Repeat everything in the material exactly.

▶ [Data provided]:
══════════════════════════════

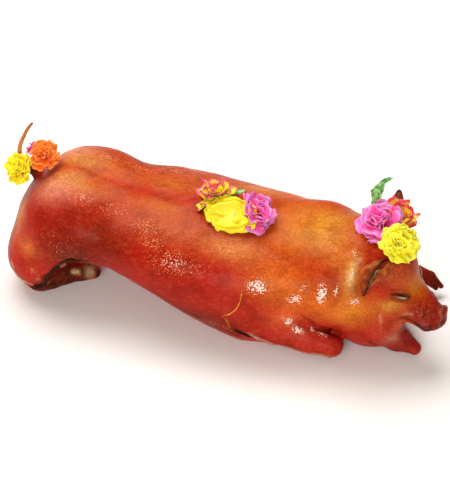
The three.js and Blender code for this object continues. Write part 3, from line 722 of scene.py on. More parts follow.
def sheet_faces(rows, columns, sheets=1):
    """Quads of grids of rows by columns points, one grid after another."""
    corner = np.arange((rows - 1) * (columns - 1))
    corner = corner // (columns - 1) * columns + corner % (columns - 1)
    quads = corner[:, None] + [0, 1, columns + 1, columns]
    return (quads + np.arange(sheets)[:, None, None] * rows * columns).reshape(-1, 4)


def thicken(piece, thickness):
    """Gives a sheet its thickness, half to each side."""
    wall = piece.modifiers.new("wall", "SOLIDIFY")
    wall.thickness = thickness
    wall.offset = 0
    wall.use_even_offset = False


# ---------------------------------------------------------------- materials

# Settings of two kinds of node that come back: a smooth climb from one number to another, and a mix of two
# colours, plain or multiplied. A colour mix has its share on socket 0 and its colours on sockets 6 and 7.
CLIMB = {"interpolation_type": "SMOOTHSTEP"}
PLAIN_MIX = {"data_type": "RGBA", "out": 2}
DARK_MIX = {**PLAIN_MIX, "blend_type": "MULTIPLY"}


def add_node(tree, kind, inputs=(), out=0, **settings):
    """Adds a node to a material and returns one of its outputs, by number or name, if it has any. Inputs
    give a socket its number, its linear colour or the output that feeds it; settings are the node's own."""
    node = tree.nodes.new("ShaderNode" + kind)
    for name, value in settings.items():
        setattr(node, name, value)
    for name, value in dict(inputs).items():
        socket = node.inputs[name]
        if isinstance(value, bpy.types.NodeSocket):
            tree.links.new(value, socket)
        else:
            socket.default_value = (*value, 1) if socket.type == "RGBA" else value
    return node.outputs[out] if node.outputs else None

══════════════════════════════

▶ [Complete answer]:
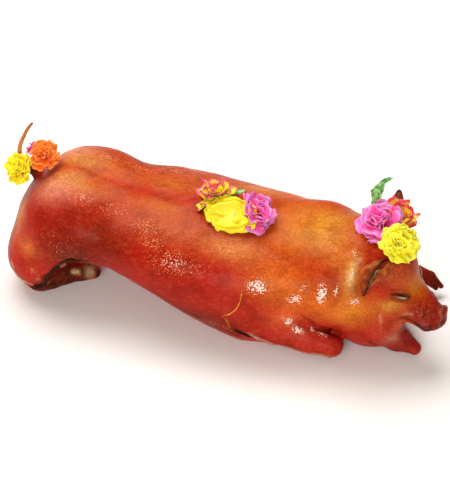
The three.js and Blender code for this object continues. Write part 3, from line 722 of scene.py on. More parts follow.
def sheet_faces(rows, columns, sheets=1):
    """Quads of grids of rows by columns points, one grid after another."""
    corner = np.arange((rows - 1) * (columns - 1))
    corner = corner // (columns - 1) * columns + corner % (columns - 1)
    quads = corner[:, None] + [0, 1, columns + 1, columns]
    return (quads + np.arange(sheets)[:, None, None] * rows * columns).reshape(-1, 4)


def thicken(piece, thickness):
    """Gives a sheet its thickness, half to each side."""
    wall = piece.modifiers.new("wall", "SOLIDIFY")
    wall.thickness = thickness
    wall.offset = 0
    wall.use_even_offset = False


# ---------------------------------------------------------------- materials

# Settings of two kinds of node that come back: a smooth climb from one number to another, and a mix of two
# colours, plain or multiplied. A colour mix has its share on socket 0 and its colours on sockets 6 and 7.
CLIMB = {"interpolation_type": "SMOOTHSTEP"}
PLAIN_MIX = {"data_type": "RGBA", "out": 2}
DARK_MIX = {**PLAIN_MIX, "blend_type": "MULTIPLY"}


def add_node(tree, kind, inputs=(), out=0, **settings):
    """Adds a node to a material and returns one of its outputs, by number or name, if it has any. Inputs
    give a socket its number, its linear colour or the output that feeds it; settings are the node's own."""
    node = tree.nodes.new("ShaderNode" + kind)
    for name, value in settings.items():
        setattr(node, name, value)
    for name, value in dict(inputs).items():
        socket = node.inputs[name]
        if isinstance(value, bpy.types.NodeSocket):
            tree.links.new(value, socket)
        else:
            socket.default_value = (*value, 1) if socket.type == "RGBA" else value
    return node.outputs[out] if node.outputs else None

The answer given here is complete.